UNESCO World Heritage Site
- Criteria: Cultural: (ii), (iii)
- Designated: 2015
- Part of: Baekje Historic Areas
- Reference no.: 1477-003

Historic Sites of South Korea
- Official name: Archaeological Site in Gwanbuk-ri, Buyeo
- Designated: 2001-02-05
- Reference no.: 428

= Archaeological Site in Gwanbuk-ri =

Baekje-era ruins in Buyeo, South Korea

The Archaeological Site in Gwanbuk-ri is the site of a former Baekje royal palace in Gwanbuk-ri, Buyeo County, South Chungcheong Province, South Korea.

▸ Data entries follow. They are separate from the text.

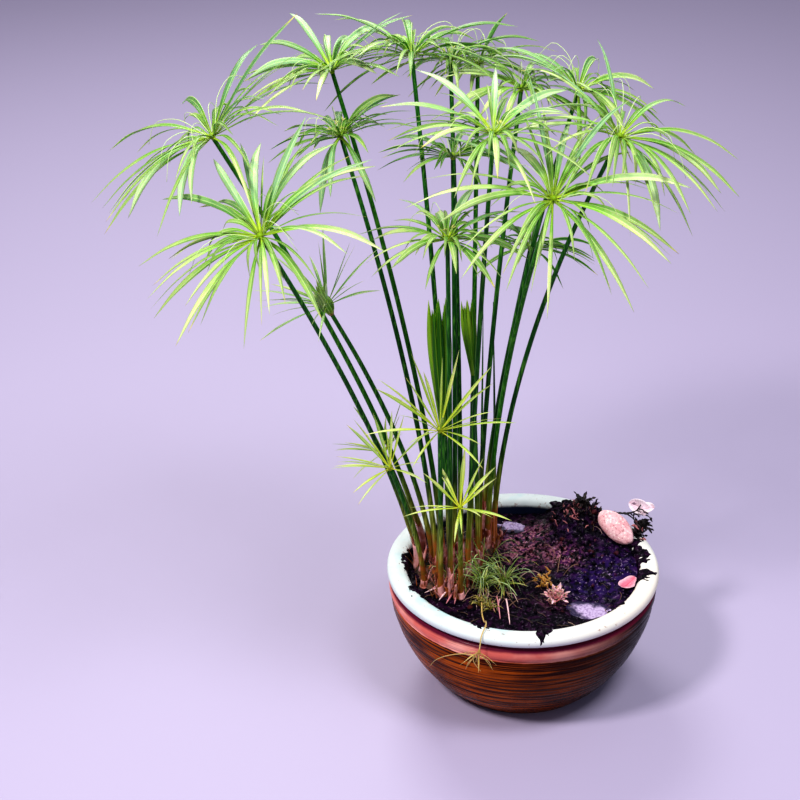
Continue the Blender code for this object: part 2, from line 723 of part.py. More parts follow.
def main():
    clear_scene()
    finishes = {
        "pot": material("pot_glaze", (0.42, 0.16, 0.09), 0.25),
        "mud": material("mud", (0.035, 0.025, 0.030), 0.55),
        "water": material("standing_water", (0.030, 0.026, 0.040), 0.05),
        "crown": material("root_crown", (0.10, 0.055, 0.03), 0.8),
        "stem": material("stem_green", (0.045, 0.16, 0.04), 0.45),
        "bract": material("bract_green", (0.22, 0.48, 0.10), 0.45),
        "young": material("young_green", (0.42, 0.60, 0.10), 0.45),
        "stone": material("pink_stone", (0.72, 0.48, 0.42), 0.7),
        "petal": material("fallen_leaf", (0.75, 0.30, 0.30), 0.6),
        "litter": material("litter", (0.06, 0.035, 0.03), 0.85),
        "withered": material("withered", (0.55, 0.22, 0.12), 0.75),
    }
    crowd = Crowd()
    make_pot(finishes["pot"])
    make_soil(finishes["mud"])
    make_crown(finishes["crown"])
    for name in PUDDLES:
        make_puddle(name, finishes["water"])
    add_object("pebble", to_mesh("pebble", pebble_mesh(0.0)), finishes["stone"], sharp_angle=60)
    add_object("fallen_leaf", to_mesh("fallen_leaf", leaf_mesh(0.0)), finishes["petal"])
    crowd_the_bowl(crowd)
    make_runner(finishes["stem"], crowd)
    along = PEBBLE_TURN.to_3x3() @ Vector((PEBBLE_HALF[0] - PEBBLE_HALF[1], 0, 0))
    crowd.add([PEBBLE_CENTRE - along, PEBBLE_CENTRE + along], PEBBLE_HALF[1] + CLEARANCE, -1)
    paths = make_stems(finishes, crowd)
    make_twig(finishes["litter"], crowd)
    tuft_finishes = {"seedling_1": "bract", "seedling_2": "bract", "withered_sprig": "withered",
                     "litter_tuft": "litter"}
    for i, name in enumerate(TUFTS):
        make_tuft(name, finishes[tuft_finishes[name]], crowd, 100 + i)
    make_plantlet(finishes["young"], crowd, 120)
    make_umbrellas(paths, finishes, crowd)


main()
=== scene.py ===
# %% [markdown]
# # An umbrella sedge in a glazed bowl
# This lesson dresses the bare solids of a potted plant. Twenty-two stems lean out of a round bowl of
# wet mud: twenty end in an umbrella of narrow bracts, and two in a bud that is still folded. We load
# the solids, read from them where every stem and bract runs, and grow finer pieces along the same
# lines, so that the looks and the solids never part. Every cell makes one piece or one finish and
# prints what it made.

# %% Load the solids
import math
import random

import bmesh
import bpy
import numpy as np
from mathutils import Matrix, Vector, noise


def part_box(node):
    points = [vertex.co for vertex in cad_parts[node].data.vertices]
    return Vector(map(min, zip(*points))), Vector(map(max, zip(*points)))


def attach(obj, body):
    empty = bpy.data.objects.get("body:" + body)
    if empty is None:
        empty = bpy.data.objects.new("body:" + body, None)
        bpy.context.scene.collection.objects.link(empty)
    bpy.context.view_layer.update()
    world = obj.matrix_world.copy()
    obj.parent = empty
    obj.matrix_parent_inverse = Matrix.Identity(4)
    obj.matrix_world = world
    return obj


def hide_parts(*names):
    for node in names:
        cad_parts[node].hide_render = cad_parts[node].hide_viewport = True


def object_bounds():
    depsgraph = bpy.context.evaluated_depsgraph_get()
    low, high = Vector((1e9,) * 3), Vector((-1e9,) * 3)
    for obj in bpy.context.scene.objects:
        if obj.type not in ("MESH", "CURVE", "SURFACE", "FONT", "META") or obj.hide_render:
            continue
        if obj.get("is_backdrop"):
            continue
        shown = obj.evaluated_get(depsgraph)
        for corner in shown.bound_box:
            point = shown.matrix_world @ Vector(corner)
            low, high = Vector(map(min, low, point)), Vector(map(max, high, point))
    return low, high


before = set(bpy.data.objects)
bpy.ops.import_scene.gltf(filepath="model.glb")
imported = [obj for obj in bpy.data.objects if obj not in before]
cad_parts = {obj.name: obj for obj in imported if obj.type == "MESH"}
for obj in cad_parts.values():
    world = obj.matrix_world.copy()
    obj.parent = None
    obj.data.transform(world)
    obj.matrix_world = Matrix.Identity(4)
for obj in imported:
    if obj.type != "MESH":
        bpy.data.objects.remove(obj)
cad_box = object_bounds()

MM = 0.001
UPWARDS = np.array([0.0, 0.0, 1.0])
print("solids:", len(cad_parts), "box:", [tuple(round(c, 3) for c in corner) for corner in cad_box])

# %% [markdown]
# ## The camera
# The photograph was taken from in front and above, looking down at about thirty degrees. The bowl's
# lip shows as an ellipse, and an ellipse says from where a circle is seen. Its width and height gave
# the distance, the height and the aim below. A long lens keeps the stems nearly parallel, as they are
# there.

# %% Camera
EYE = Vector((0.0, -2.5216, 1.8367))
RIGHT = Vector((0.9974, 0.0717, 0.0))
UP = Vector((-0.0344, 0.4788, 0.8773))
BACK = Vector((0.0629, -0.8750, 0.4800))
LENS_MM, SENSOR_MM = 91.5, 36.0


def stand(name, data):
    """Puts data into the scene as an object."""
    made = bpy.data.objects.new(name, data)
    bpy.context.scene.collection.objects.link(made)
    return made


camera_data = bpy.data.cameras.new("camera")
camera_data.lens = LENS_MM
camera_data.sensor_width = SENSOR_MM
camera = stand("camera", camera_data)
camera.matrix_world = Matrix.Translation(EYE) @ Matrix((RIGHT, UP, BACK)).transposed().to_4x4()
bpy.context.scene.camera = camera
print("camera at", tuple(EYE), "with a lens of", LENS_MM, "mm")

# %% [markdown]
# ## Floor and light
# Everything round the real bowl is a bright lavender, so a studio floor of that tint keeps the
# colours near. The sun came from the upper left, in front of the bowl, so the strongest lamp stands
# there; the right side of the bowl falls into shade. A lamp overhead reaches the umbrellas at the
# right, and one from behind makes the edges of the bracts glow. The photograph has deep blacks and
# strong greens, so the picture is developed with the plain view transform and some more contrast,
# instead of the softer default.

# %% Floor and lights
FLOOR_COLOUR, FLOOR_ROUGHNESS = (0.37, 0.32, 0.48), 0.6
AIR_COLOUR, AIR_STRENGTH = (0.84, 0.86, 1.0), 0.26
# Each lamp: its name, its place, the point it faces, its size, its power in watts and its colour.
LAMPS = (("key", (-1.8, -1.7, 3.2), (-0.1, 0.0, 0.5), 0.6, 118.0, (1.0, 0.97, 0.90)),
         ("top", (1.0, -0.9, 3.2), (0.0, 0.0, 0.8), 1.0, 68.0, (0.98, 1.0, 0.96)),
         ("fill", (2.4, -2.0, 1.8), (0.0, 0.0, 0.4), 2.2, 6.0, (0.90, 0.92, 1.0)),
         ("back", (-0.9, 2.4, 2.6), (0.0, 0.0, 0.7), 1.4, 60.0, (1.0, 1.0, 0.95)))


def lay_floor(half):
    """A square of floor that reaches as far as half to each side."""
    mesh = bpy.data.meshes.new("floor")
    corners = [(-half, -half, 0), (half, -half, 0), (half, half, 0), (-half, half, 0)]
    mesh.from_pydata(corners, [], [(0, 1, 2, 3)])
    paint = bpy.data.materials.new("floor")
    paint.use_nodes = True
    shader = paint.node_tree.nodes["Principled BSDF"]
    shader.inputs["Base Color"].default_value = (*FLOOR_COLOUR, 1.0)
    shader.inputs["Roughness"].default_value = FLOOR_ROUGHNESS
    mesh.materials.append(paint)
    return stand("floor", mesh)


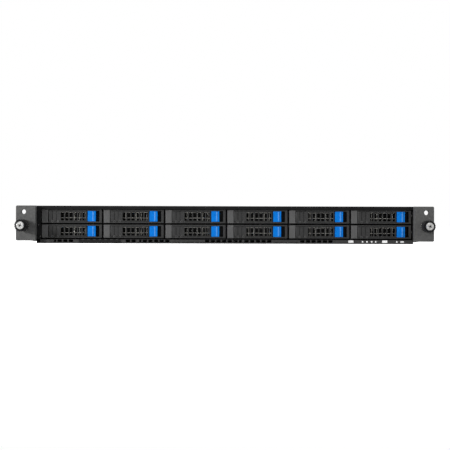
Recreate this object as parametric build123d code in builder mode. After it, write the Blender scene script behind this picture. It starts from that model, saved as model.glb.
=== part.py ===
from build123d import *
from math import radians, sin, sqrt
import os

os.makedirs("parts", exist_ok=True)

# Rack standard: panel across the ears, and the holes in it
ear_span = 482.6
rack_hole_inset = 8.75
rack_hole_step = 15.875
screw_height = 20.6

# Body: sheet steel case between the ears, which stand out from it by their width
ear_width = 21.3
body_height = 43.6
body_depth = 700.0
sheet = 1.2
floor_sheet = 1.0
lid_sheet = 1.0
lid_seat = 0.2
lip_depth = 8.0

# Ears and their captive screws
ear_thickness = 6.0
ear_foot = 3.1
ear_heel = 2.4
ear_slope_width = 4.0
ear_flange_length = 62.0
ear_hole_diameter = 5.5
ear_corner = 1.0
collar_diameter = 14.0
collar_length = 15.0
disc_diameter = 9.4
disc_height = 1.6
disc_chamfer = 0.9
screw_reach = 22.0
washer_diameter = 12.4
washer_height = 2.4
shank_diameter = 5.0
shank_tail = 9.0
neck_diameter = 4.2
knurl_count = 16
knurl_depth = 0.6

# Drive bays: as many as fit, six across and two high
bay_pitch = 72.1
row_pitch = 17.5
array_shift = 1.75
first_row_height = 6.3
tray_recess = 12.0

# Drive tray: moulded bezel, sheet carrier, drive
tray_width = 70.0
tray_height = 15.5
bezel_depth = 10.0
pocket_depth = 8.0
tray_border = 1.5
end_plate = 7.3
right_post = 2.9
drive_width = 69.85
drive_length = 100.45
drive_height = 14.8
drive_setback = 4.0
carrier_sheet = 0.5
carrier_tail = 3.5
carrier_lift = 0.1
grid_bar = 1.2
grid_rows = 3
grid_columns = 2
grid_start = 20.0
grid_width = 32.0

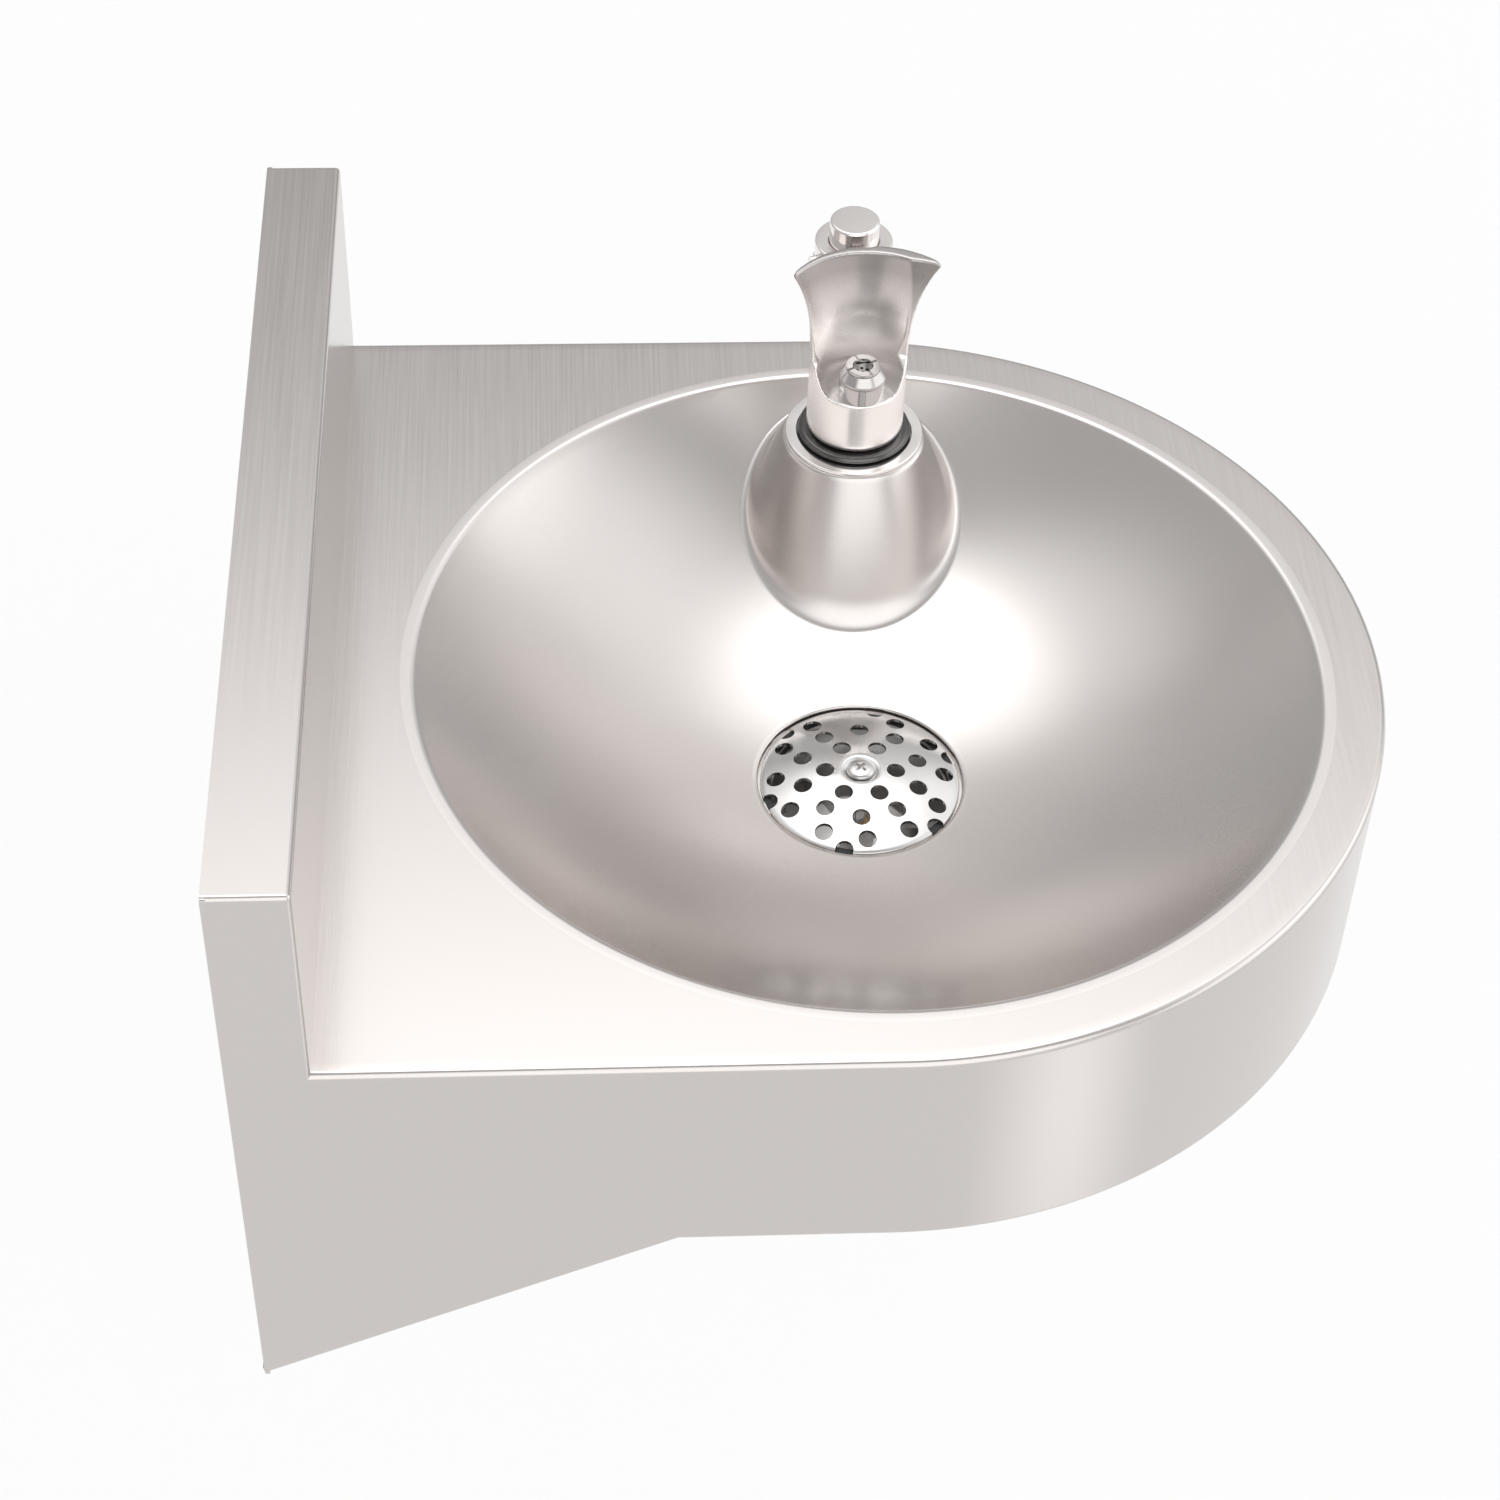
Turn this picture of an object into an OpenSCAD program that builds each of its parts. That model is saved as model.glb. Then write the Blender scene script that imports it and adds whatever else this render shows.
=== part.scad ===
// Wall-hung drinking fountain: a folded steel deck with a spun bowl, a push-button
// bubbler with a mouth guard, a domed strainer waste and a wall bracket.
// Origin: on the wall, on the centreline, at deck level. The user stands at -Y, the
// wall is the plane y = 0, and the bubbler is on the user's right, towards +X.

/* [Deck and panels] */
// Width of the fountain along the wall
body_w = 330; // [320:1:340]
// Distance from the wall to the centre of the round front
front_centre = 193.7; // [190:1:198]
// Thickness of the folded sheet
sheet_t = 1.5; // [1.2:0.1:1.5]
// Depth of the upstand, front to back
upstand_t = 24.3; // [22:0.5:28]
// Height of the upstand above the deck
upstand_h = 75.5; // [74:0.5:80]
// Height of the round front apron
apron_h = 81.4; // [78:0.5:86]
// Depth of the side panels below the deck, at the wall
side_h = 147.3; // [140:1:155]
// Distance from the wall to the foot of the sloping side edge
slope_y = 128.8; // [120:1:135]

/* [Bowl] */
// Radius of the bowl at its rim
bowl_r = 145; // [143:0.5:146]
// Depth of the bowl
bowl_depth = 56.5; // [55:0.5:58]
// Distance from the wall to the centre of the bowl
bowl_y = 194; // [192:0.5:196]
// Radius of the domed strainer
strainer_r = 33; // [32:0.5:34]
// Rise of the strainer's dome
strainer_rise = 5.5; // [4:0.5:6]
// Radius of each strainer hole
strainer_hole_r = 3.05; // [2.5:0.05:3.1]

/* [Pedestal and bubbler] */
// Distance of the bubbler from the centreline
bubbler_x = 112; // [111:0.5:113]
// Distance of the bubbler from the wall
bubbler_y = 197; // [195:0.5:199]
// Angle by which the mouth guard turns towards the user
bubbler_turn = 6; // [0:1:10]
// Radius of the bubbler's body
body_r = 16.5; // [16:0.1:17]
// Height of the top of the mouth guard above the deck
guard_top = 76; // [75:0.5:78]
// Height of the top of the push button above the deck
button_top = 77.5; // [77:0.1:78]
// Travel of the push button
button_travel = 4; // [3:0.5:4]

/* [Fixings and pipes] */
// Spacing of the wall-fixing holes along the wall
fix_x = 300; // [295:1:302]
// Vertical spacing of the wall-fixing holes
fix_z = 100; // [96:1:104]
// Radius of each wall-fixing hole
fix_r = 3.5; // [3:0.25:3.5]
// Outer radius of the G1/2 inlet thread
inlet_r = 10.48; // [10.48:0.01:10.5]
// Outer radius of the G1 1/4 outlet thread
outlet_r = 20.95; // [20.9:0.01:21]

/* [Hidden] */
$fn = 96;
tiny = 0.01;
steel = [0.78, 0.77, 0.76];
chrome = [0.86, 0.86, 0.87];
rubber = [0.08, 0.08, 0.08];
brass = [0.80, 0.66, 0.36];
half_w = body_w / 2;

// Bowl: part of a sphere whose rim is level with the deck
sphere_r = (bowl_r * bowl_r + bowl_depth * bowl_depth) / (2 * bowl_depth);
sphere_z = sphere_r - bowl_depth;
rim_flange = 4;
function bowl_z(r) = sphere_z - sqrt(sphere_r * sphere_r - r * r);

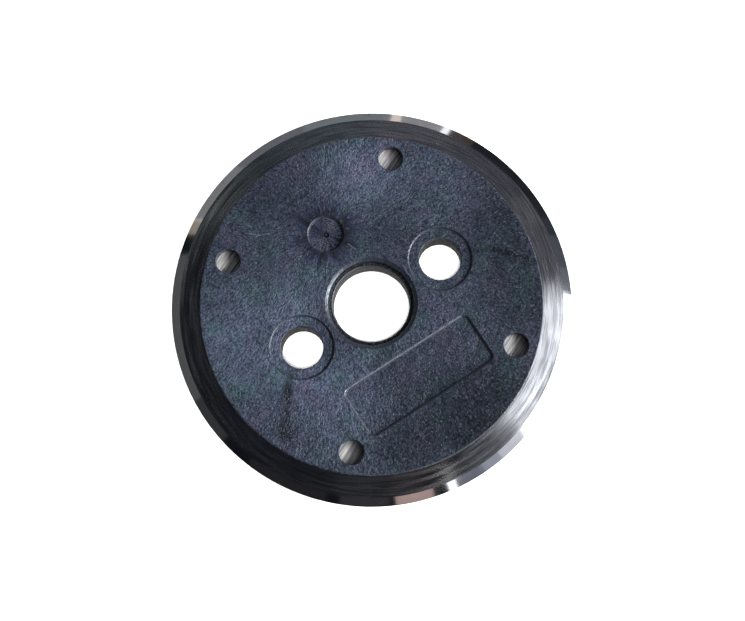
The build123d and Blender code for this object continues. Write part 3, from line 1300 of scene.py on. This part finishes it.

In 2015, it was made a UNESCO World Heritage Site as part of the item Baekje Historic Areas. On February 5, 2001, it was made a Historic Site of South Korea.

The site is presumed to be a royal palace of the final Baekje capital Sabi. It is located at the southwestern foot of the mountain Busosan. The site was excavated from 1982 to 1992 by Chungnam National University. It was excavated by the Buyeo National Research Institute of Cultural Heritage from 2001 to 2008. In September 1983, it was made a Monument of South Chungcheong Province. This designation was upgraded to the national-level Historic Site in 2001. Before the discovery of this site, among the palaces of the Three Kingdoms period, only the location of the Goguryeo palace Anhakkung was known.

The remains of lotus ponds, wells, workshops, palace buildings, and roads have been identified.